Profiles

Inspiring Kids to to Pursue STEM Careers

Jim Cinelli is always looking ahead. The Reading Science Center, an interactive children’s museum he created in the heart of downtown Reading, Pennsylvania, is still in its early days. But Cinelli is anticipating seeing it filled with curious kids who can’t wait to get their hands on the exhibits and learn about science outside the classroom.

Angie Basiouny

Jim CInelli

Jim Cinelli ’95 (MBA)

Jim Cinelli is always looking ahead.

The Reading Science Center, an interactive children’s museum he created in the heart of downtown Reading, Pennsylvania, is still in its early days. But Cinelli is anticipating seeing it filled with curious kids who can’t wait to get their hands on the exhibits and learn about science outside the classroom.

It’s a vision that has sustained him through eight years of planning, paperwork and fundraising for the project, which was inspired by a 2012 visit with his young sons to the Lancaster Science Factory. Cinelli, an environmental engineer, wanted something like it for his hometown.

"There are some studies that show that to really get students interested and excited about science, math and engineering, they have to have experiences outside of the classroom,” Cinelli says. “That’s largely what science centers provide: They take the mystery out of science and math. When you can visualize something, it becomes less intimidating.”

After more than a year of going it alone, Cinelli found volunteers, established the Reading Science Center as a designated nonprofit and eventually signed a lease in August 2019 on the 7,000-square-foot space inside a building on Penn Street.

"What I’ve learned is you can’t do it by yourself,” Cinelli says. “It really takes a qualified team, and I was fortunate to pull together great people from different walks of life."

What I’ve learned is you can’t do it by yourself. It really takes a qualified team, and I was fortunate to pull together great people from different walks of life.”

Jim Cinelli ’95 (MBA)

One of those people is Cari Dwyer, project leader at the Science Museum of Minnesota in Saint Paul. Cinelli sought Dwyer’s advice on how to build a museum from scratch, and Dwyer’s organization donated six biology exhibits worth about $700,000 to the Reading Science Center. Cinelli and one of his sons drove a rental truck from Reading to Saint Paul and loaded up the exhibits, which were being stored in a warehouse, to take back home.

“The team here was so happy and energized by Jim and his passion,” Dwyer says. “It made it so much better for us to part with those [exhibits] and know they were going to live on in Pennsylvania.”

Cinelli and his team have collected about 30 exhibits so far, ranging from biology to structural and mechanical engineering to light and sound. He’s raised about $160,000 in cash, much more in donations, and expects to have an initial annual operating budget of $200,000. The museum was set to open in late May, but the date was delayed because of the coronavirus pandemic.

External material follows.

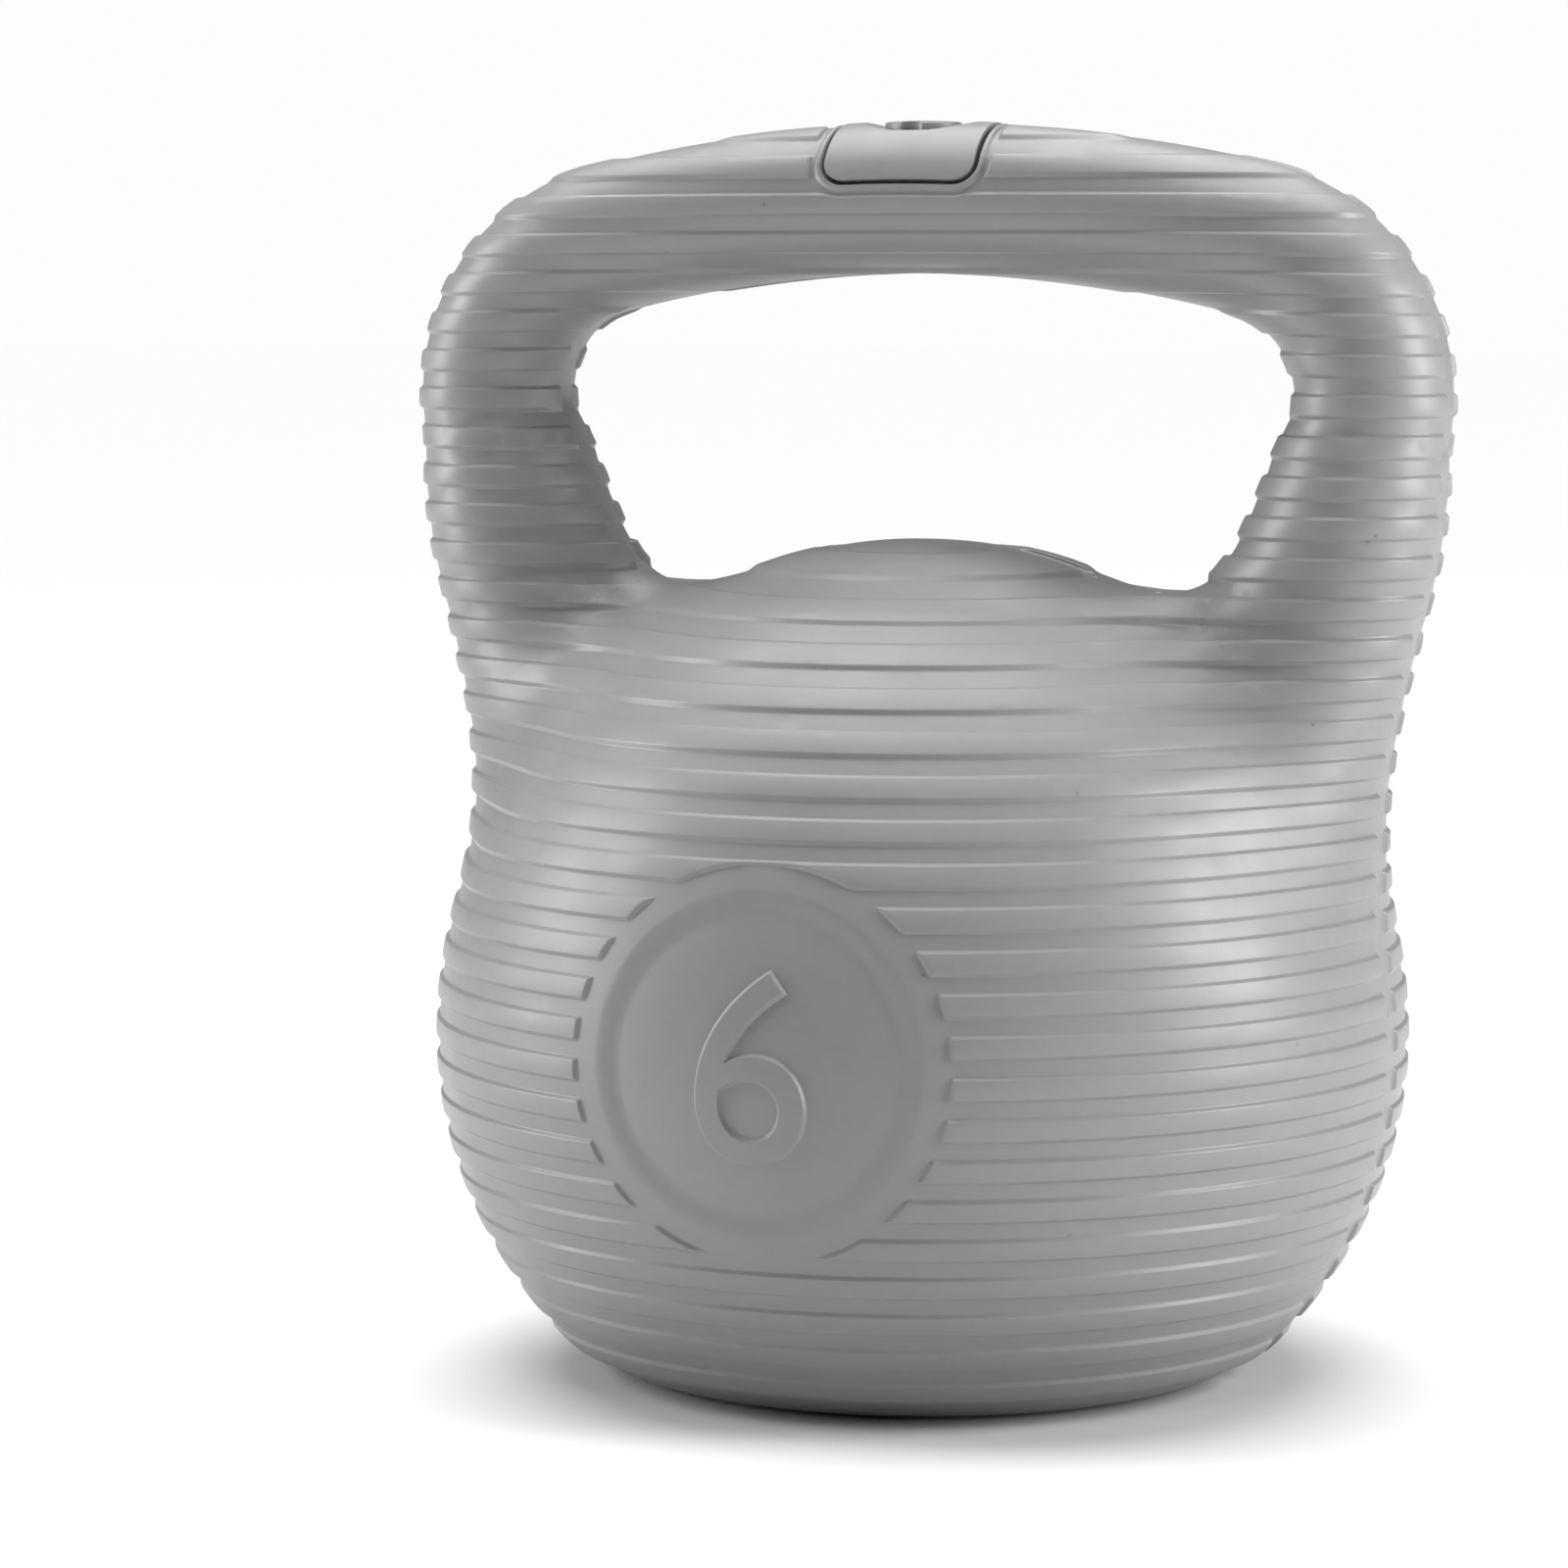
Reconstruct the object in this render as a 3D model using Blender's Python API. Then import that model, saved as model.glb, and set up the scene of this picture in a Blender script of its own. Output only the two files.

Cinelli’s methodical approach to building the Reading Science Center is the same one he’s taken to meet many of the big goals in his life – by keeping an eye on the long game. When he was a civil engineering student at Lehigh University in the late 1980s, he knew he wanted to start his own business someday, so he took a few elective business courses.

After graduation, he began taking business classes at Saint Joseph’s University, completing his MBA in 1995. He and two partners started Liberty Environmental, an engineering services and consulting firm in Reading, in 2004. Cinelli also holds a master’s degree in environmental engineering from Penn State.

"Just because you are successful starting a business doesn’t mean you’re successful running a museum,” he said. “There were things I took as a businessperson and an engineer that I could apply to starting a science museum. Nonetheless, there’s a heck of a lot to learn.”

Cinelli hopes that inspiring local kids to pursue careers in science, technology, engineering and math – or STEM – will grow the talent pool for his firm and other companies in Reading.

“The city of Reading has a high poverty level and there are good-paying jobs in STEM careers. But a lot of underserved kids in the city don’t get exposed to people who work in those careers,” Cinelli says. “If they’re not having that out-of-the-classroom experience, that puts them at a further disadvantage. They’re not getting exposure to a career that they might find out that they love. That’s why, since day one, I was committed to not putting this in the suburbs but in the city, where it’s accessible.”